Ah, well. ARE you mistaken? This is a good question. Scott would say you are. It’s crucial to his argument that literature is not defined by “resemblance” but by “effect.” So, if you read Ulysses in the 1930s, you were reading literature. But if you read it today, you’re not. Or rather, if you read it today and enjoy it, you’re not reading literature. There’s an interesting wrinkle in Scott’s theory where pleasure disqualifies you from having a literary experience; it tips it over into “entertainment”. So, if you read Ulysses today and viscerally dislike it, you might have read literature. If you read Game Of Thrones and feel profoundly changed and disturbed by it, then you have read literature. If I read the same novel and think it’s boring, I don’t know what Scott would say exactly. Normally, if we both read The Sound And The Fury and one liked it and one disliked it, we would agree on whether it was literature or not; we would just disagree on whether it was good or not. But I think on Scott’s approach, whether it is literature or not varies from reader to reader, like the “Is it art?” question in conceptual art.

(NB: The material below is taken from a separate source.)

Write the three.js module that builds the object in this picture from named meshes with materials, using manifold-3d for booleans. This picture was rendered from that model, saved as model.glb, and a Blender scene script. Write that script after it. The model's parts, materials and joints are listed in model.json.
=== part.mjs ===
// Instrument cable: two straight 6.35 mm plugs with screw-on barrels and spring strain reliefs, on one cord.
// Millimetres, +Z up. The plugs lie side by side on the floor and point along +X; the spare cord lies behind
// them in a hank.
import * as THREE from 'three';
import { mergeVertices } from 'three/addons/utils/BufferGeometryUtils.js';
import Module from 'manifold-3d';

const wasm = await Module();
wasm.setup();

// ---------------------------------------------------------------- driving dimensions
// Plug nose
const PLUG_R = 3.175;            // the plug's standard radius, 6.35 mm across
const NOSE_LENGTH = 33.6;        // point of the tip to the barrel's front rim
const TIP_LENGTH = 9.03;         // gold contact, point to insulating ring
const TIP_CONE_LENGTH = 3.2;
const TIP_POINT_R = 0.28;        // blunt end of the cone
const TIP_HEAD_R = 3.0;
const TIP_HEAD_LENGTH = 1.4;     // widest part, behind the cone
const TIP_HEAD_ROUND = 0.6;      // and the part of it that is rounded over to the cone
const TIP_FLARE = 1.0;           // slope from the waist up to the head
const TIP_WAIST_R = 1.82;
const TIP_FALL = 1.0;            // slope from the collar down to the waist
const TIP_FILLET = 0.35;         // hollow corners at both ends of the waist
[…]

That might complicate his objection when people dismiss genre as not literature… except in practice, as we’ve already noted, he’s not been THAT big a cheerleader for “actually existing” genre. I mean, if you don’t like military sci-fi adventure novels, I don’t think he’s going to complain much. It’s more that he’s against the belief, the generalization, that genre cannot have the effect on readers that, shall we say, recognized literature can have. Genre as crypto-literature is his plan, I believe. All of which rests on this notion of “effect”, which is what I was poking at in my first post on this thread.
You bring up interesting points, Murphy. But I feel that you’re misreading Scott in ways that make his view seem much more problematic than I think it is.

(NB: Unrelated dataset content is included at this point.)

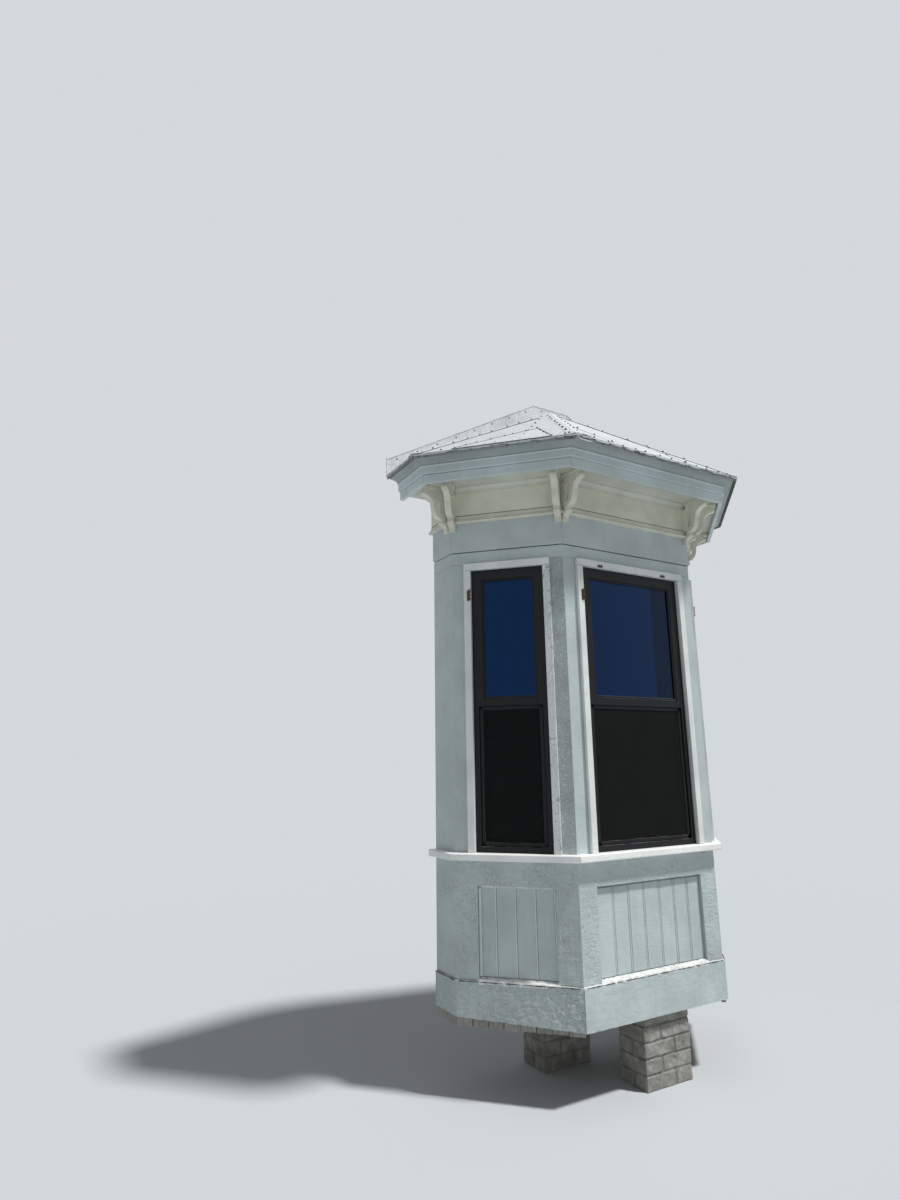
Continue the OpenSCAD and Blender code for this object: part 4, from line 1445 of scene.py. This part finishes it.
@dataclass
class WindowUnit:
    """One window: casing boards, black frame with its fixed upper light, sliding sash and insect screen.

    Attributes:
        side: left, front or right.
        face: the wall face that it stands in.
        hinge_heights: heights at which an old hinge is left on the left side of the casing.
        catches: places across the opening at which an old catch is left on the head of the casing.
        bead: width of the glazing beads.
        bead_out: how far they stand before the pane.
        screen_bar: width of the screen's bars.
        screen_t: thickness of the screen's frame.
    """

    side: str
    face: WallFace
    hinge_heights: tuple[float, ...] = ()
    catches: tuple[float, ...] = ()
    bead: float = 0.011
    bead_out: float = 0.009
    screen_bar: float = 0.02
    screen_t: float = 0.009

    def build(self) -> None:
        """Makes the unit's pieces."""
        self.casing()
        self.frame("window_frame", "upper_glass", "outer_frame")
        self.frame("lower_sash", "lower_glass", "sliding_sash")
        self.glass()
        self.screen()
        self.old_iron()

    def span(self, part: str) -> tuple[Vector, Vector]:
        """The corners of one of the window's CAD nodes in the face's own space."""
        return self.face.span(f"{self.side}_{part}")

    def old_iron(self) -> None:
        """Leaves the rusty remains of shutter hinges on the casing, and of catches on its head."""
        out = self.span("casing")[0].y
        inner_low, inner_high = self.span("window_frame")
        place = self.face.place
        rng = random.Random(self.side + " iron")
        form = Form()
        x = inner_low.x - 0.008
        for z in self.hinge_heights:
            foot, head = z - 0.034, z + 0.03
            plate = Form().block((x - 0.013, out - 0.003, foot), (x + 0.003, out + 0.001, head), 0.001, place)
            plate.score(UP, foot, head, 0.006)
            form.join(plate.roughen(0.0012, 0.012, rng.uniform(0.0, 9.0)))
            for drop, length in ((-0.03, 0.016), (-0.006, 0.014), (0.014, 0.02)):
                start = place @ Vector((x + 0.004, out - 0.004, z + drop))
                form.rod(start, start + UP * length, 0.0052, 10)
            for drop in (-0.022, 0.016):
                form.nail(place @ Vector((x - 0.007, out - 0.003, z + drop)), -self.face.inward, 0.0035)
        z = inner_high.z + 0.008
        for share in self.catches:
            middle = inner_low.x + (inner_high.x - inner_low.x) * share
            left, right = middle - 0.019, middle + 0.019
            form.block((left, out - 0.0025, z - 0.006), (right, out + 0.001, z + 0.009), 0.001, place)
            start = place @ Vector((middle - 0.015, out - 0.006, z + 0.001))
            form.rod(start, start + self.face.along * 0.022, 0.0032)
        if form.bm.faces:
            form.done(self.side + "_old_ironwork", (RUST,), Slot.BLACK)
        else:
            form.bm.free()

    def casing(self) -> None:
        """Nails two upright boards and a head board round the opening."""
        low, high = self.span("casing")
        inner_low, inner_high = self.span("window_frame")
        form = Form()
        place = self.face.place
        rng = random.Random(self.side + " casing")
        gap, ease, top = 0.0006, 0.003, inner_high.z
        for i, (start, end) in enumerate(((low.x, inner_low.x), (inner_high.x, high.x))):
            worn = 1 if self.side == "left" and i == 1 else 0
            form.block((start, low.y, low.z), (end, high.y, top - gap), ease, place, rng.random(), worn)
        form.block((low.x, low.y, top + gap), high, ease, place, rng.random())
        for start in ((low.x + inner_low.x) / 2, (high.x + inner_high.x) / 2):
            for i in range(6):
                height = low.z + 0.12 + i * (top - low.z - 0.2) / 5 + rng.uniform(-0.03, 0.03)
                point = place @ Vector((start + rng.uniform(-0.012, 0.012), low.y, height))
                form.nail(point, -self.face.inward, 0.0035)
        form.done(self.side + "_casing_boards", (TRIM_PAINT, WORN_TRIM_PAINT), Slot.CREAM,
                  (self.side + "_casing",))

    def frame(self, part: str, pane: str, name: str) -> None:
        """Makes the outer frame or the lower sash with eased edges and with glazing beads at its pane."""
        form = Form.from_node(f"{self.side}_{part}").ease(0.0022, 30.0)
        low, high = self.span(pane)
        self.rim(form, (low.x, low.y - self.bead_out, low.z), (high.x, low.y, high.z), self.bead, 0.003)
        if part == "lower_sash":
            top = self.span(part)[1]
            left, right = ((low.x + high.x) / 2 + side * 0.03 for side in (-1, 1))
            form.block((left, top.y - 0.004, top.z - 0.014), (right, top.y + 0.012, top.z + 0.006), 0.003,
                       self.face.place)
        form.done(f"{self.side}_{name}", (BLACK,), Slot.BLACK, (f"{self.side}_{part}",))

    def rim(self, form: Form, low: Triple, high: Triple, width: float, ease: float) -> None:
        """Adds four bars inside a box, at its left, right, head and foot."""
        (left, front, foot), (right, back, head) = low, high
        for start, end, bottom, top in ((left, left + width, foot, head), (right - width, right, foot, head),
                                        (left, right, head - width, head), (left, right, foot, foot + width)):
            form.block((start, front, bottom), (end, back, top), ease, self.face.place)

    def glass(self) -> None:
        """Dresses the two panes, whose shapes are right as they are."""
        for half, finish in (("upper", UPPER_GLASS), ("lower", LOWER_GLASS)):
            node = f"{self.side}_{half}_glass"
            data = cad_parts[node].data
            data.materials.clear()
            data.materials.append(finish.material())
            LOG.info("%s: dressed", node)

    def screen(self) -> None:
        """Hangs a framed insect screen before the lower sash."""
        low, high = self.span("lower_sash")
        front = self.span("window_frame")[0].y + 0.009
        left, right, foot, head = low.x + 0.002, high.x - 0.002, low.z + 0.002, high.z - 0.045
        form = Form()
        self.rim(form, (left, front, foot), (right, front + self.screen_t, head), self.screen_bar, 0.002)
        half = self.screen_bar / 2
        form.block((left + half, front + 0.004, foot + half), (right - half, front + 0.0046, head - half),
                   place=self.face.place, finish=1)
        form.done(self.side + "_insect_screen", (BLACK, SCREEN), Slot.BLACK)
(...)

To make just one point: Scott’s claims are very general and as such are meant, I believe, to be applied (and evaluated) only the macro-level. It’s true, as you show, that by applying the claims at a micro-level (e.g., at the level of any particular individual reader), you can make them look somewhat ridiculous, because (inter alia) wildly relativistic. That is: if ‘literature’ is solely a matter of effect, then — if looked at at the micro-level — there can be no meangingful literary-theoretic judgments to make outside of the experience of individual readers. But this seems counterintuitive in the extreme. And indeed, I’m not sure Scott’s views commit him to this. What applies at macro-levels does not always apply at micro-levels, and vice versa. (When it comes to the natural world, quantum mechanics is a great example.) I wouldn’t be surprised if someone has come up with a name for this and categorized it as a logical fallacy.

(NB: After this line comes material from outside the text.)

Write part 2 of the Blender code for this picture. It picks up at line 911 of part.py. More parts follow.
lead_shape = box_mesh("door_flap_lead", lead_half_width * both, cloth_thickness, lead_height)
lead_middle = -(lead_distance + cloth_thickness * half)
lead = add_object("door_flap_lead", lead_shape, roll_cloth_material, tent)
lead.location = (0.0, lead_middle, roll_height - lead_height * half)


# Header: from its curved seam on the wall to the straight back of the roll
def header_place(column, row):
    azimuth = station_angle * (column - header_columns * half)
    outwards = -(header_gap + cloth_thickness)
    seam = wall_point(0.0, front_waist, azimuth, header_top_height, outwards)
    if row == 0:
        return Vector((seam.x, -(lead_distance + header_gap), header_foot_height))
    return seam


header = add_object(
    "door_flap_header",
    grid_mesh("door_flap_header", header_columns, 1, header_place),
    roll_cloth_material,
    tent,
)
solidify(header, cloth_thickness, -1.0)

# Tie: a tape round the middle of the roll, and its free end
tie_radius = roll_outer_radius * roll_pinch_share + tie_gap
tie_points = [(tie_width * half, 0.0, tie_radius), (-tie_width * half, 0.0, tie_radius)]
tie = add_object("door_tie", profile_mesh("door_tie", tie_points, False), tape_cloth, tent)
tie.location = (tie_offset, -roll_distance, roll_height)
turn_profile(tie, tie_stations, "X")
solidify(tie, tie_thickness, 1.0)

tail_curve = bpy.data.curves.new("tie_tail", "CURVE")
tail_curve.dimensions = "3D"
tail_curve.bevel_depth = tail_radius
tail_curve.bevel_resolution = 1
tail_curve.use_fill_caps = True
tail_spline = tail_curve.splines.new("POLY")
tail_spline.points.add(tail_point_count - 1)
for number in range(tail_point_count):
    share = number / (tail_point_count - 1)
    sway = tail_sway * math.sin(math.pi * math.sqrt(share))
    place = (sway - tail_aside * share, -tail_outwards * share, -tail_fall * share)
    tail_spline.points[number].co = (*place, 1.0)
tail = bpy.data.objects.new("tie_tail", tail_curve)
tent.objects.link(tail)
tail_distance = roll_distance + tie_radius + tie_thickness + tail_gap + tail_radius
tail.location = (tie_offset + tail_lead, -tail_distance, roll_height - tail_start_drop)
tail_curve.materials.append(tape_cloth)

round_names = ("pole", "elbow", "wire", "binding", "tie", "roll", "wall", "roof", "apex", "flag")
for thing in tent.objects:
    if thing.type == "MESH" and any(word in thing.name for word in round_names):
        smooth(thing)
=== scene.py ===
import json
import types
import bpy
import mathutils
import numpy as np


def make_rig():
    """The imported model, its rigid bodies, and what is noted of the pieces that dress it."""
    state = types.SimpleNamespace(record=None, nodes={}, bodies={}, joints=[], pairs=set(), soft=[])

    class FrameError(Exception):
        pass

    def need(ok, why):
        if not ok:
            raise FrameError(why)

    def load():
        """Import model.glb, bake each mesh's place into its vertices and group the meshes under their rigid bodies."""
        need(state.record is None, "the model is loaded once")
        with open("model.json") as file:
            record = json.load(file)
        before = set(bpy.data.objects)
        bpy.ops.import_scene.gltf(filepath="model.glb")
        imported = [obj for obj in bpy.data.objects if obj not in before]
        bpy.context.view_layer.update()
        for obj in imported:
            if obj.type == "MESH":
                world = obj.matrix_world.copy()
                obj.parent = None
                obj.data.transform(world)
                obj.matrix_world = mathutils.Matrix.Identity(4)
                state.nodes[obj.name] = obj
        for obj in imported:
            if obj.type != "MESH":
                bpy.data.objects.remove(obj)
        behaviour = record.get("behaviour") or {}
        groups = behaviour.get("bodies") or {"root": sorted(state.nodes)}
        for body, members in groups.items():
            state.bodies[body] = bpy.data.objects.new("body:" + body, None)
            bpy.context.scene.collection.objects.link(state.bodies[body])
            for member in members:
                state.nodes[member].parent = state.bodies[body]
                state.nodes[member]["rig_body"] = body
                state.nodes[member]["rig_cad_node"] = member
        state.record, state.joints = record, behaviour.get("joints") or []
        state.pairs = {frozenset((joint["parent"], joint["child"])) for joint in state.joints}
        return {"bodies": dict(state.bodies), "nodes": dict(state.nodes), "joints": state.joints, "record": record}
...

In short, issues of the place (= effects of) literature in society as a whole can be distinguished from issues of its place (= effect upon) individual readers. And true claims made about the former may not be true of the latter, and vice versa. (Note that this is not to say that any piece of writing ‘exists’ outside of all possible readings. I entirely agree with Scott that whatever writing is, it exists somehow at the intersection of text and reader. But this does not necessarily lead to a sort of ‘literary Parmenideanism,’ according to which each of us is the measure of the literary.)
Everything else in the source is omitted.